Bonjour, je sous-marine le forum de temps en temps, mais votre discussion m’intéresse
je n’ai pas non plus des réponses 100% parfaites (et je ne suis ni sociologique ni biologiste) donc faut pas me prendre pour argent comptant.
Pour moi, ce qui me marque quand on parle de sexe biologique, c’est qu’à partir de données les gens ont tendance à se faire des modèles simples (voire simplistes, parfois) et à se dire que ce ne sont pas des modèles, mais des observations. Typiquement, ces modèles, ces images qu’on a de ce que c’est un sexe féminin et un sexe masculin, ce sont des modèles très clivés, qui créent une division entre les deux sexes et qui pensent qu’à priori ils sont distincts et ne se recoupent pas. Ces modèles ont tendance à mettre en valeur les éléments qui sont très distincts d’un sexe à l’autre (comme les organes génitaux) et ont un peu tendance à oublier les différences qui sont moins marquées (comme la taille, où on observe une différence entre les tailles moyennes des deux groupes, mais où c’est beaucoup moins distinct au niveau individuel - des femmes un peu grandes et des hommes un peu petits peuvent tout à fait avoir la même taille). Et sur certains éléments corporels, ces modèles les classent comme féminins ou masculins, alors qu’on les retrouve dans toute la population - par exemple, la tendance à considérer la testostérone comme l’hormone des hommes et de la masculinité, et à l’inverse l’oestrogène comme l’hormone des femmes et de la féminité. Et par extension on a tendance à penser certains effets de ces hormones, le développement des caractéristiques physiques, comme masculines ou féminines alors qu’on retrouve ces caractéristiques chez un peu tout le monde, plus ou moins prononcées (et en fait là je pense moins aux caractéristiques sexuelles très prononcées selon un sexe ou l’autre, comme les seins ou la barbe, mais à la myriade de petits trucs, l’arcade sourcilière, la grosseur des mains, l’écartement des épaules, la taille du bassin, la taille des pieds, la pilosité, etc etc, que vraiment les gens ont tendance à catégoriser comme étant des marques d’un sexe ou de l’autre - et c’est en travaillant leur apparence (épilation, choix de vêtements ou de cosmétiques qui accentuent certains éléments ou en cachent d’autres, etc) que vraiment je vais avoir un bon passing ou non).

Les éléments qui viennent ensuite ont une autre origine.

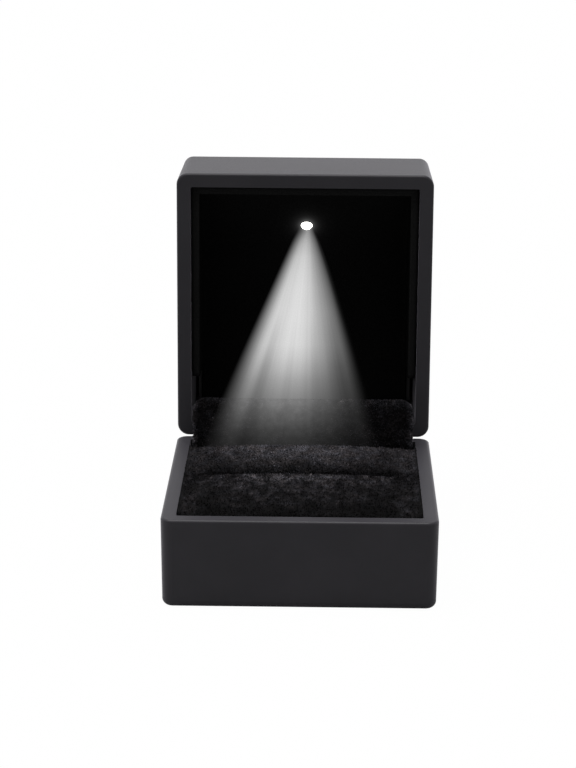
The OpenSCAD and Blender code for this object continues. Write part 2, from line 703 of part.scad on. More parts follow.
module resistor() color([0.85, 0.75, 0.55]) open_lid() at_lamp()
    translate([0, resistor_span, board_z - board_thick - resistor_r - 0.15]) {
        rotate([0, 90, 0]) cylinder(r = resistor_r, h = resistor_length, center = true);
        rotate([0, 90, 0]) cylinder(r = resistor_lead_r, h = 2 * resistor_span, center = true);
        for (s = [-1, 1]) translate([s * resistor_span, 0, 0]) {
            sphere(resistor_lead_r);
            cylinder(r = resistor_lead_r, h = resistor_r + 0.1);
        }
    }

cell_r = cell_diameter / 2;
cell_x = cell_r + 1;
hold_y = 3;
hold_margin = 3;
strap_half = 1.5;

module battery_holder() color(black) open_lid() translate([0, hold_y, 0]) difference() {
    translate([0, 0, hold_z]) linear_extrude(hold_floor + contact + cell_thickness)
        round_rect(4 * cell_r + 2 * hold_margin, 2 * cell_r + hold_margin, 1.5);
    for (s = [-1, 1]) translate([s * cell_x, 0, cell_z - contact])
        cylinder(r = cell_r + 0.2, h = contact + cell_thickness + 1);
    block([-cell_x, -strap_half - 0.1, cell_z - contact],
        [cell_x, strap_half + 0.1, cell_z + cell_thickness + 1]);
}

module coin_cell(s) color(steel) open_lid() translate([s * cell_x, hold_y, cell_z]) {
    cylinder(r = cell_r - 0.6, h = 0.3);
    translate([0, 0, 0.3]) cylinder(r = cell_r, h = cell_thickness - 0.3);
}
module cell_left() coin_cell(-1);
module cell_right() coin_cell(1);

module cell_bridge() color(nickel) open_lid() translate([0, hold_y, 0])
    block([-cell_x - 1, -strap_half + 0.1, cell_z - contact], [cell_x + 1, strap_half - 0.1, cell_z]);

// contacts on the cells' faces, bent down over the holder's ends
module cell_clips() color(nickel) open_lid() for (s = [-1, 1]) translate([0, hold_y, 0]) {
    edge = 2 * cell_r + hold_margin + 0.1;
    x = [s * (cell_x - 2), s * (edge + contact)];
    block([min(x), -strap_half, cell_z + cell_thickness], [max(x), strap_half, lead_z]);
    w = [s * edge, s * (edge + contact)];
    block([min(w), -strap_half, hold_z], [max(w), strap_half, lead_z]);
}

// point given in the lamp's own frame, in the frame of the shut lid
function from_lamp(p) = [lamp_right + p.x, lamp_y - p.y * cos(lamp_tilt) + p.z * sin(lamp_tilt),
    rim_z + lamp_depth - p.y * sin(lamp_tilt) - p.z * cos(lamp_tilt)];

// flat leads: left cell to the board, right cell to the switch, switch to the board
module wires() color(black) open_lid() {
    clip_x = 2 * cell_r + 1.6;
    pad_x = board_size.x / 2 - 2.2;
    board_end = from_lamp([0, -board_size.y / 2, board_z - board_thick]).y - 0.3;
    turn_y = board_end + 3;
    down_y = lead_y + wire_r;
    translate([0, 0, lead_z]) linear_extrude(2 * wire_r) {
        stroke([[-clip_x, hold_y - 0.8], [-clip_x, -10], [lamp_right - pad_x, turn_y],
            [lamp_right - pad_x, board_end]], wire_r);
        stroke([[clip_x, hold_y + 0.8], [clip_x, 20], [lead_x, lead_y - 3], [lead_x, down_y]], wire_r);
        stroke([[-lead_x, down_y], [-lead_x, -8], [lamp_right + pad_x, turn_y],
            [lamp_right + pad_x, board_end]], wire_r);
    }
    for (x = [-lead_x, lead_x])
        block([x - wire_r, lead_y - wire_r, rim_z + switch_far + 0.05],
            [x + wire_r, lead_y + wire_r, lead_z + wire_r]);
}

base_shell();
cushion_board();
foam_front();
foam_rear();
cushion_velvet();
upstand_core();
upstand_velvet();
base_leaf();
base_leaf_screws();
snap_springs();
hinge_pin();
switch_cam();
lid_shell();
lid_leaf();
lid_leaf_screws();
lining_tray();
lining_velvet();
lamp();
lamp_leads();
lamp_holder();
circuit_board();
resistor();
battery_holder();
cell_left();
cell_right();
cell_bridge();
cell_clips();
switch_body();
switch_screws();
switch_plunger();
wires();
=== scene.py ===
"""Looks of a ring display box with a lamp in its lid, standing open."""

import bmesh
import bpy
import numpy as np
from bpy.props import FloatProperty, FloatVectorProperty, IntProperty, PointerProperty
from mathutils import Matrix


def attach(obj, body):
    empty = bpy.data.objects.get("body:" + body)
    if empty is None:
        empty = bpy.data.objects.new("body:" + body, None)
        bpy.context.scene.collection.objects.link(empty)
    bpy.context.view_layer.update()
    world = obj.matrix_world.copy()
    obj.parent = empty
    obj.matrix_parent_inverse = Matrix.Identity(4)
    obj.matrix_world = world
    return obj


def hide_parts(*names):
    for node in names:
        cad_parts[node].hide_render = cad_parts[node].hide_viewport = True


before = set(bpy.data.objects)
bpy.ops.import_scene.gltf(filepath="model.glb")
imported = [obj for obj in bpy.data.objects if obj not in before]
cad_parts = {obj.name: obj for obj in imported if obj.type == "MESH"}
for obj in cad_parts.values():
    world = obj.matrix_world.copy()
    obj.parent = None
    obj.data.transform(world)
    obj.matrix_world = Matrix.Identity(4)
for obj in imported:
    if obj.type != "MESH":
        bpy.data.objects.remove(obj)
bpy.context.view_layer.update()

bl_info = {
    "name": "Ring display box",
    "version": (1, 0, 0),
    "blender": (4, 5, 0),
    "location": "View3D > Sidebar > Ring box",
    "description": "Velvet, flock, soft-touch plastic and lamp of a ring display box",
    "category": "Object",
}

MM = 0.001

# places in millimetres, as the solids have them
HINGE_Y, HINGE_Z, LID_RIM = 31.65, 20.15, 20.3
BASE_CAVITY = (-26.9, -28.95, 1.3), (26.9, 30, 19.9)
LID_CAVITY = (-26.9, 32.2, 23.2), (26.9, 55.8, 80.4)
LENS = (0.3, 68.5)


# ---- small tools ----

def linear(text):
    """Linear colour of an sRGB hex value: v / 12.92 below 0.04045, else ((v + 0.055) / 1.055) ^ 2.4."""
    v = np.array([int(text[i:i + 2], 16) for i in (1, 3, 5)]) / 255
    v = np.where(v <= 0.04045, v / 12.92, ((v + 0.055) / 1.055) ** 2.4)
    return (*v.tolist(), 1.0)


def add(tree, kind, links=None, **properties):
    """Adds a node, sets its properties, and sets or links its inputs by name or number."""
    made = tree.nodes.new(kind)
    for key, value in properties.items():
        setattr(made, key, value)
    for key, value in (links or {}).items():
        if isinstance(value, bpy.types.NodeSocket):
            tree.links.new(value, made.inputs[key])
        else:
            made.inputs[key].default_value = value
    return made


def graph(tree, value, points, ease="LINEAR"):
    """A curve through points of (value, grey or colour), held beyond its ends."""
    low, high = points[0][0], points[-1][0]
    made = add(tree, "ShaderNodeValToRGB", {0: between(tree, value, low, high)})
    ramp = made.color_ramp
    ramp.interpolation = ease
    while len(ramp.elements) < len(points):
        ramp.elements.new(0.5)
    for element, (v, k) in zip(ramp.elements, points):
        element.position = (v - low) / (high - low)
        element.color = k if hasattr(k, "__len__") else (k, k, k, 1)
    return made.outputs[0]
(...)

Enfin bref, pour moi « le sexe biologique est une construction sociale » ça veut surtout dire qu’on a un modèle en tête de ce que c’est le corps d’un homme ou d’une femme, et que la réalité est moins absolue que ces modèles - et que de façon plus large la construction de ces modèles utilise des données biologiques mais n’est pas nécessairement une observation pure du biologique. Ca se voit beaucoup quand on parle de transité (parce que les corps des personnes trans rentrent rarement dans les normes) mais aussi (c’est moins le sujet de la discussion) dans la façon qu’a la société de masculiniser le corps des femmes noires et de féminiser celui des hommes asiatiques (j’ai hélàs pas de bonnes sources à donner sur le sujet, et c’est pas quelque chose que je maîtrise bien, mais pour ce que ça vaut j’ai
un article buzzfeed américain (en anglais) qui en parle un peu): il y a dans ces cas-là un décalage notable entre l’image qu’on a du sexe biologique, et de ce qu’il en est réellement.
(Aussi, ça m’embête toujours un peu (même si je comprends) qu’on dissocie fortement le corps et l’identité, comme si le rapport au corps et l’identité de genre étaient deux choses complètement indépendantes l’une de l’autre. Je crois que pour la majorité des gens, c’est pas vrai? Cela même si c’est intéressant de voir que ce sont deux choses distinctes, qui ne se recoupent pas forcément.)